36 |                 .push(&program_nodes.get_mut(&child).unwrap());
   |                        ^^^^^^^^^^^^^ second mutable borrow occurs here
37 |         }
38 |     }
   |     - first borrow ends here

Of course, the borrow checker is absolutely correct. Which leads me to the question: is what I'm trying to do possible at all?

Answer 1

It's easier to model a tree using owned values rather than immutable references: a node owns its immediate children.

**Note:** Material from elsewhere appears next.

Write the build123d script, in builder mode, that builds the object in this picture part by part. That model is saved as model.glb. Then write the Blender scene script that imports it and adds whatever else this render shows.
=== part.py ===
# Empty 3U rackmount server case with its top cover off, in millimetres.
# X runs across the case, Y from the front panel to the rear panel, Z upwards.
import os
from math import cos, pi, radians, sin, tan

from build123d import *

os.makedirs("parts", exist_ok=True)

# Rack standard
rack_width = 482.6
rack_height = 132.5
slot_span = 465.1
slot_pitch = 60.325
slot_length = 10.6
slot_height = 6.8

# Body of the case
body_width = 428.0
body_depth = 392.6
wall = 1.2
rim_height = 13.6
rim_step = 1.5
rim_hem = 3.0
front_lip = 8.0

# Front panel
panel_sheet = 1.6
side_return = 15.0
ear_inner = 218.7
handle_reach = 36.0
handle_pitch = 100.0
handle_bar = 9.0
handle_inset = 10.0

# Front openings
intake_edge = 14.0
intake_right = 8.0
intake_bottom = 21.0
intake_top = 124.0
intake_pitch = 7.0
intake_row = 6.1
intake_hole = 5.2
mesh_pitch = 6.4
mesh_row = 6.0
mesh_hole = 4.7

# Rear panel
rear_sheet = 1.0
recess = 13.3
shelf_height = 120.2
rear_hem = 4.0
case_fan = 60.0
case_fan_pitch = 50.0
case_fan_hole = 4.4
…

However, since the objective of problem 7 is to find the root node, it's probably not the best option.

The primary solution for solving the problem of conflicting borrows is to defer borrow checking to runtime by using RefCell .

use std::cell::RefCell;
use std::collections::HashMap;

struct Program {
    name: String,
    children: Vec<String>,
}

struct ProgramNode<'a> {
    name: &'a str,
    children: RefCell<Vec<&'a ProgramNode<'a>>>,
}

impl<'a> ProgramNode<'a> {
    fn new(input: &'a Program) -> ProgramNode { panic!(); }
}

fn parse_programs() -> Vec<Program> { panic!(); }

fn main() {
    let programs = parse_programs();

    let mut program_nodes = HashMap::new();
    for program in &programs {
        program_nodes.insert(&program.name, ProgramNode::new(&program));
    }

    for program in &programs {
        let mut program_node = program_nodes.get(&program.name).unwrap();
        for child in &program.children {
            program_node.children.borrow_mut().push(&program_nodes.get(&child).unwrap());
        }
    }
}

Answer 2

I found it easier to implement certain tree-like objects in Rust as vectors of nodes.

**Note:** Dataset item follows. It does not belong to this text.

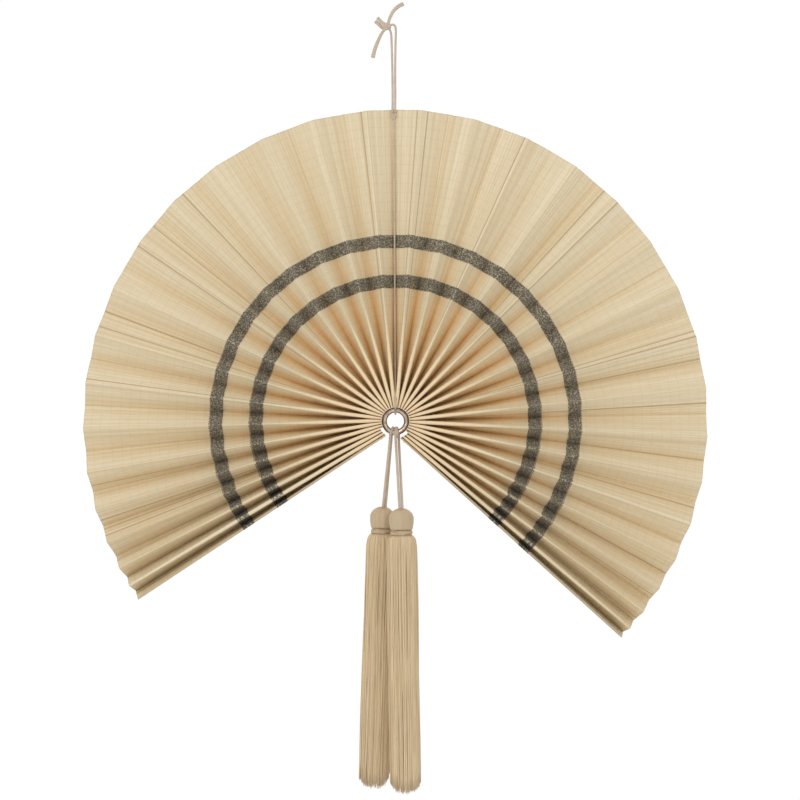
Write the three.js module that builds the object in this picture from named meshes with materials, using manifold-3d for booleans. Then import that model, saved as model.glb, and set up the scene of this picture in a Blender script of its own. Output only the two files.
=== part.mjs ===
// A pleated bamboo wall fan: a mat of fine bamboo splints folded into radial pleats round a
// metal ring, hung by a knotted cord, with two long tassels looped on the ring.
// Millimetres, +Z up, the front faces -Y, the origin is the inside top of the hanging loop.
// Angles in the fan's plane are degrees clockwise from straight up, seen from the front.

import * as THREE from 'three';
import { mergeVertices } from 'three/addons/utils/BufferGeometryUtils.js';
import Module from 'manifold-3d';

const wasm = await Module();
wasm.setup();

// The leaf.
const HUB = new THREE.Vector3(2, 0, -444);
const RIM_RADIUS = 350;
const INNER_RADIUS = 17;
const INNER_RADIUS_GROWTH = 4.5;
const PANEL_WIDTH = 33;
const PANEL_THICKNESS = 0.9;
const CREASE_GAP = 0.3;
const CENTRE_ANGLE = -0.3;
const PITCH_TAPER = 0.7;
const PITCH_TAPER_POWER = 3.5;
const PITCH_WOBBLE = 0.2;
const STATIONS = 6;
const STATION_CROWDING = 1.5;
const SIDES = [
  { name: 'left', turn: -1, pleats: 15, rimSpan: 122.9, hubSpan: 143, edgeSpan: 1.5 },
  { name: 'right', turn: 1, pleats: 16, rimSpan: 133.1, hubSpan: 160, edgeSpan: 0.9 },
];

// The hub.
const RING_RADIUS = 12.6;
const RING_WIRE_RADIUS = 3;
const BINDING_INSET = 3.5;
const BINDING_THREAD_RADIUS = 0.6;
const BINDING_HOLE_RADIUS = 1;
const BINDING_HOLE_SIDES = 8;
const CORD_TO_RING = 0.4;
const VALLEY_CORD_RADIUS = 1.1;

// The hanging cord.
const CORD_RADIUS = 1.35;
const TAIL_RADIUS = 2.3;

// The tassels.
const TASSELS = [
  {
    name: 'left', headX: -14.3, depth: 3, headTop: -96, lean: 1.9, skirtLength: 294,
    ringAngles: [24, 18], turns: 0.5, cordX: [-13.6, -11.2], cordY: [1.4, 4.6],
  },
  {
    name: 'right', headX: 6.3, depth: -18, headTop: -97, lean: -0.9, skirtLength: 299,
    ringAngles: [1, -15], turns: 1.5, cordX: [4.1, 8.1], cordY: [-18, -18],
  },
];
const TASSEL_CORD_RADIUS = 1.35;
const HEAD_RADIUS = 13.9;
const HEAD_HEIGHT = 24;
const HEAD_BASE_RADIUS = 11;
const COLLAR_WRAPS = 2;
const COLLAR_WRAP_RADIUS = 1.6;
const NECK_RADIUS = 9.4;
const SKIRT_RADIUS = 17.3;
const SKIRT_FLATNESS = 0.72;
const PART_GAP = 0.3;

const BAMBOO = { color: 0xd9c9a3, roughness: 0.6, metalness: 0 };
const COTTON = { color: 0xcbb99a, roughness: 0.9, metalness: 0 };
const TASSEL_YARN = { color: 0xc6b188, roughness: 0.8, metalness: 0 };
const METAL = { color: 0xb79a6c, roughness: 0.35, metalness: 0.9 };

const group = new THREE.Group();

function addPart(name, geometry, finish, parent = group) {
  const mesh = new THREE.Mesh(geometry, new THREE.MeshStandardMaterial(finish));
  mesh.name = name;
  parent.add(mesh);
  return mesh;
}

function atAngle(degrees, radius) {
  const angle = THREE.MathUtils.degToRad(degrees);
  return new THREE.Vector3(Math.sin(angle), 0, Math.cos(angle)).multiplyScalar(radius).add(HUB);
}

// Solids for cutting.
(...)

Each node has an id, which is its position in the vector, and this id is used as a pointer.

struct Node {
    parent: usize,
    children: Vec<usize>,
}

Root is trivially at position 0.

Whenever you create a Node by pushing it onto the tree-vector, the tree-vector returns its length prior to the insertion as an id for the new Node .

If you also need to delete nodes, you have to refine the implementation a bit.